PROBLEM REQUIREMENTS: Keep every line where the word "scene" appears; drop the rest.

PROVIDED RECORDS:
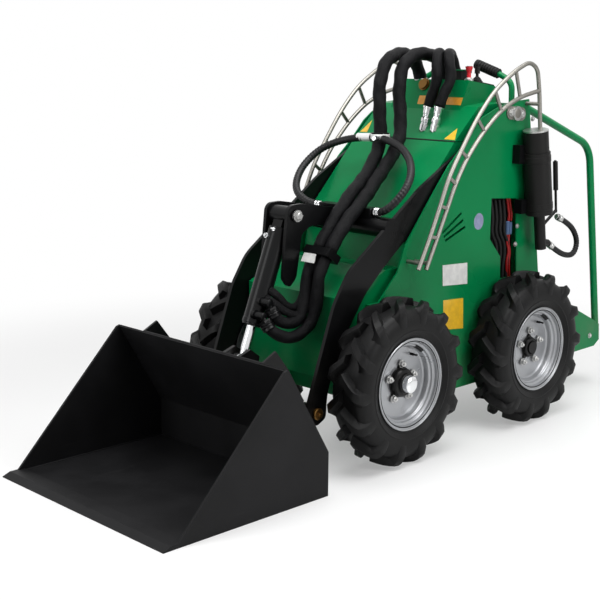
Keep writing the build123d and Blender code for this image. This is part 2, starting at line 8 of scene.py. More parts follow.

--

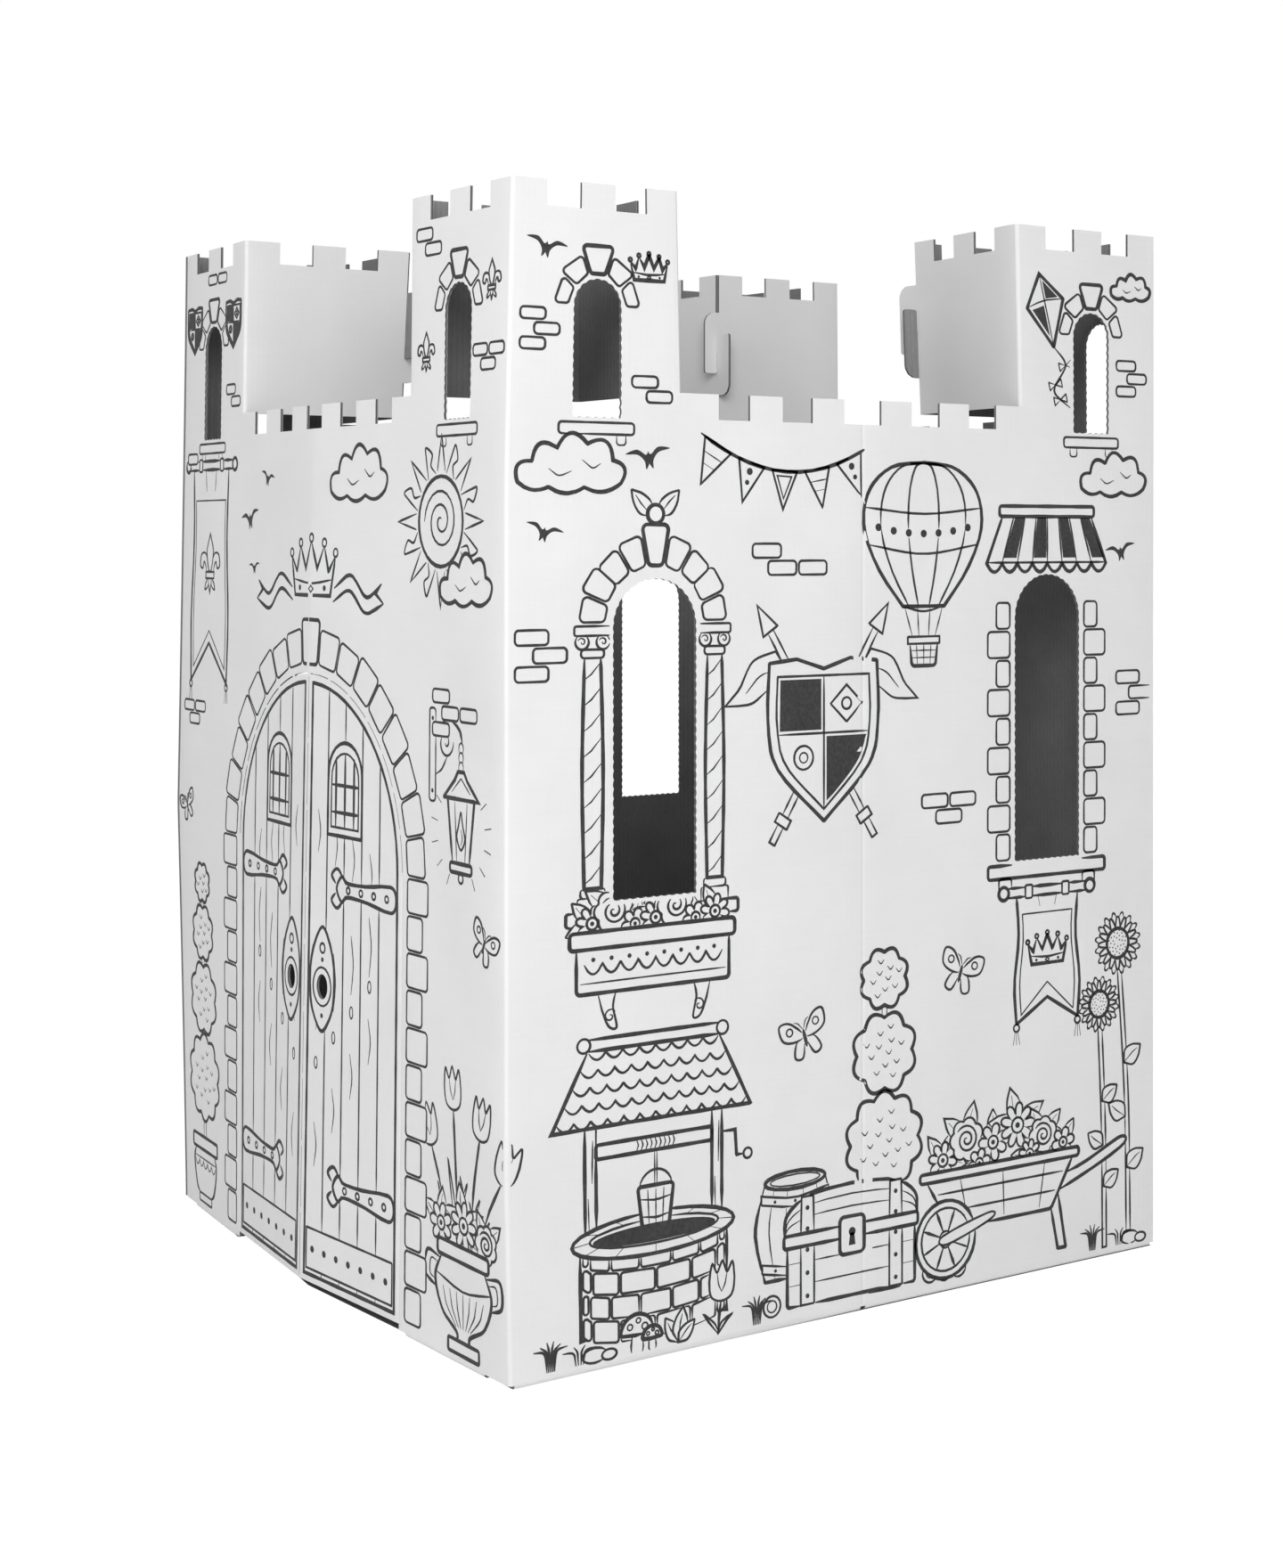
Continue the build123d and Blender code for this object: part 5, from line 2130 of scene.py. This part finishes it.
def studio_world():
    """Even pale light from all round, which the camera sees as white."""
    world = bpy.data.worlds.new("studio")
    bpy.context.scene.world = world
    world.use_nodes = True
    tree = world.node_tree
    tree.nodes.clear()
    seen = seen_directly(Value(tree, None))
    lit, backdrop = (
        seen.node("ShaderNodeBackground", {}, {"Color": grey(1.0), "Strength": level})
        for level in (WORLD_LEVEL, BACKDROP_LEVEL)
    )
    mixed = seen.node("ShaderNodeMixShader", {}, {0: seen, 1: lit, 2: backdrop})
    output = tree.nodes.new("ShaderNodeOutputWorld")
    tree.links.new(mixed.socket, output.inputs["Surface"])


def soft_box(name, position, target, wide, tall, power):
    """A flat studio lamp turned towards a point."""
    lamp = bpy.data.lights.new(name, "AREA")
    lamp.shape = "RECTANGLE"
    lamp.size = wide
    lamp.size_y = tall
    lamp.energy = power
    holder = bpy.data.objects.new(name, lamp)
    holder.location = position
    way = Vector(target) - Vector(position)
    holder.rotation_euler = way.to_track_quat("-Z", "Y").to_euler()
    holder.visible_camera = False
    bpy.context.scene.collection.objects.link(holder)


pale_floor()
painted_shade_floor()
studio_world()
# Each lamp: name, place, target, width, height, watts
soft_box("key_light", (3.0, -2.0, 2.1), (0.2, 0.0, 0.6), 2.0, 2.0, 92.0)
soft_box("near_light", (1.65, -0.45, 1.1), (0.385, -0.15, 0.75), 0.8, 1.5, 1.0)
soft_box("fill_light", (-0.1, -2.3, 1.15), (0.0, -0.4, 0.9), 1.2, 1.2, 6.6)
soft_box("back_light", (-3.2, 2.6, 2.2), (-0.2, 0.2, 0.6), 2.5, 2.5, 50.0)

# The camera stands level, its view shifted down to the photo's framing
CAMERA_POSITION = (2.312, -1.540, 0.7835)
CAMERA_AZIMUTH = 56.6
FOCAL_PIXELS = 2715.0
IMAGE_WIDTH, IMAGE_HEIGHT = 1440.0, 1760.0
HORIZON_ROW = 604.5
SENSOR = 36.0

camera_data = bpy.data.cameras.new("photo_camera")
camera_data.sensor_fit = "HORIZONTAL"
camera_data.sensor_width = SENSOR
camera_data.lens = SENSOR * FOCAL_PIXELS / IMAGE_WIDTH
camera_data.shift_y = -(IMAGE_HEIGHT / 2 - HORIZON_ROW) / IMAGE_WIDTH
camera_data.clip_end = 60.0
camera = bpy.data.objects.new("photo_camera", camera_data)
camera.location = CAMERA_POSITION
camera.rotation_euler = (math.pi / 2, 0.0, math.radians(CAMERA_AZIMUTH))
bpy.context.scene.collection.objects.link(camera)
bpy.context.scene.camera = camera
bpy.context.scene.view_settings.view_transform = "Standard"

RESPONSE TO THE EXERCISE:
Keep writing the build123d and Blender code for this image. This is part 2, starting at line 8 of scene.py. More parts follow.
Continue the build123d and Blender code for this object: part 5, from line 2130 of scene.py. This part finishes it.
    bpy.context.scene.world = world
    bpy.context.scene.collection.objects.link(holder)
bpy.context.scene.collection.objects.link(camera)
bpy.context.scene.camera = camera
bpy.context.scene.view_settings.view_transform = "Standard"